Мое имя, произнесенное вслух тетей, отрезвляет. Крепко сжимаю зубы, отпуская собственное запястье. Тут же хватаюсь за лямку чехла на плече, делаю глубокий вдох, считаю до трех и вырываюсь за дверь, прочь, в бушующую зиму.
Путь до дома Аерина теряется в расплывчатых воспоминаниях. Не могу даже точно сказать, почему решил направиться именно сюда. Только оказавшись возле двери с занесенным кулаком, в нерешительности замираю. Мысли путаются в голове, не желая выстраиваться в логически осмысленные фразы.
Дверь неожиданно открывается. Бабушка Аерина с заплетенными волосами в косу и в шерстяном клетчатом платье смотрит на меня долгим, внимательным взглядом.
– Ну? – наконец произносит. – Заходи. И так уже минут десять стоишь.
Она отходит, пропуская меня внутрь. Теплота дома окутывает приятным коконом, позволяя крови, застывшей от холода, быстрее побежать по венам. Опускаю чехол с гитарой, прислоняя к стене. Медленно, покрасневшими пальцами, расстегиваю молнию и стаскиваю с себя куртку. Вешаю на свободный крючок, между другой верхней одеждой.
– Иди спать. В комнате Аерина уже постелено, – произносит Мария, пододвигая ногой домашние тапочки.
Переобуваюсь и послушно направляюсь в сторону лестницы, опустив взгляд. В груди что-то ноет, и мне хочется завыть в унисон, но вместо этого сдерживаюсь, кусая нижнюю губу.
Так же, в молчании, поднимаюсь по лестнице, слушая скрип ступеней под своими ногами.

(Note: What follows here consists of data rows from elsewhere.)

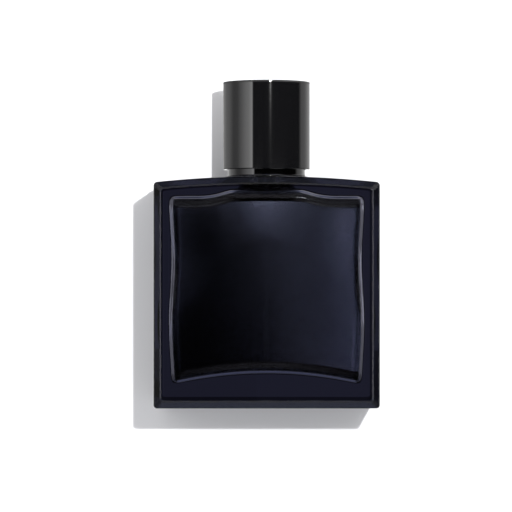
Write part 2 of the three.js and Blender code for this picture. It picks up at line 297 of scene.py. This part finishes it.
def step(value, low, high):
    """Rises smoothly from 0 to 1 between two values."""
    share = min(max((value - low) / (high - low), 0), 1)
    return share * share * (3 - 2 * share)


def blown(name, gap):
    """The shape of the hollow, drawn in by a gap all round."""
    half, deep = hollow_half - gap, hollow_deep - gap
    low, high = floor_z + gap, roof_z - gap
    middle = (low + high) / 2
    piece = begin(
        name,
        bpy.ops.mesh.primitive_cube_add,
        size=1,
        location=(0, 0, middle),
        scale=(2 * half, 2 * deep, high - low),
    )
    edit(piece)
    pick("EDGE", lambda edge: edge.verts[0].co.y * edge.verts[1].co.y > 0)
    bpy.ops.mesh.bevel(offset=hollow_edge, segments=3, affect="EDGES", profile=0.5)
    add_loops(0, -half, half, 16)
    add_loops(2, low, high, 12)
    columns = slices(0)
    for z, members in slices(2):
        pick("VERT", lambda vert: vert.index in members)
        wave = 1 + side_wave / hollow_half * math.cos(2 * math.pi * (z - crest_z) / wave_length)
        draft = 1 + taper * (z - middle) / (high - middle)
        bpy.ops.transform.resize(value=(wave, draft, 1), center_override=(0, 0, z))
    for x, members in columns:
        out = x / half
        bulge = 1 + belly * (1 - out**2)
        bottom = low + floor_rise * (1 - out**2)
        lift = 1 - step(abs(x), lift_inside, lift_outside)
        stretch = (high + (throat_z - roof_z) * lift - bottom) / (high - low)
        pick("VERT", lambda vert: vert.index in members)
        bpy.ops.transform.resize(value=(1, bulge, stretch), center_override=(0, 0, low))
        bpy.ops.transform.translate(value=(0, 0, bottom - low))
    done()
    finish_with(piece, "SUBSURF", levels=2, render_levels=2)
    return piece


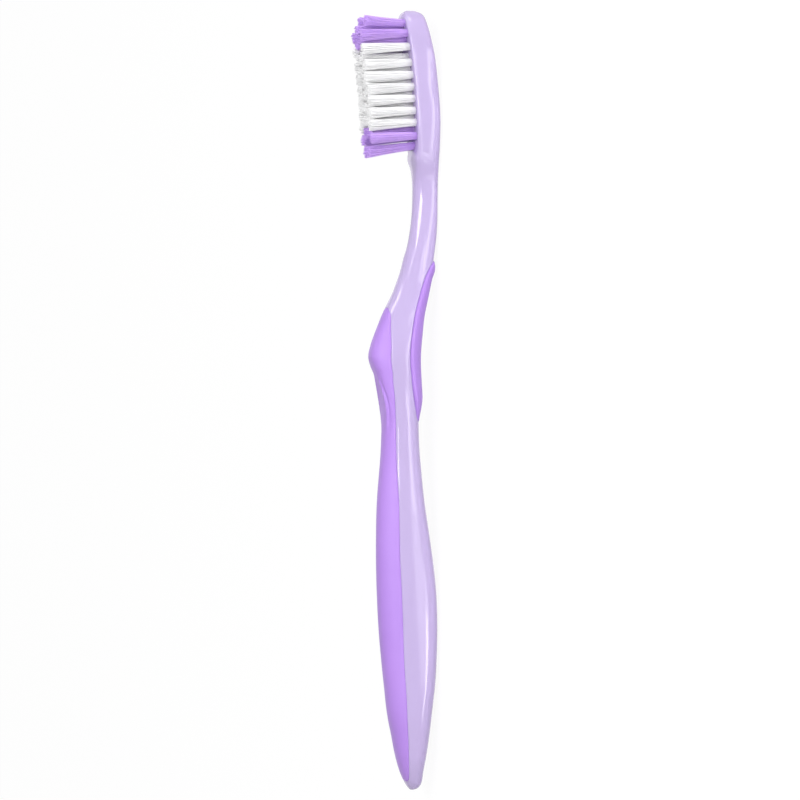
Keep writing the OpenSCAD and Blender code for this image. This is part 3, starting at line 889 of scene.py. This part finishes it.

В темном коридоре, ориентируясь по памяти, нахожу комнату. Делаю глубокий вдох и медленно, волнуясь, открываю дверь. Пройдя вперед, закрываю за собой. Раздеваюсь, бесшумно бросая вещи на пол. Ложусь под одеяло. Сворачиваюсь, прижимая колени к груди. Горькие слезы текут из глаз, заставляя подушку пропитываться влагой. Пытаюсь проглотить ком в горле, но кажется, что от этих никчемных усилий он только становится больше. Защита, которую я столько лет упорно строил между своим внутренним и внешним – реальным миром, дала трещину. От жгучего стыда горят щеки. Обнимаю себя за плечи, стараясь унять нервную дрожь.
– Спокойной ночи, Кай, – тихо произносит Аерин.
Его голос неожиданно успокаивает, позволяя расслабиться. Я закрываю глаза, ощущая прикосновение влажных ресниц к нижнему веку, и проваливаюсь в беспокойный сон.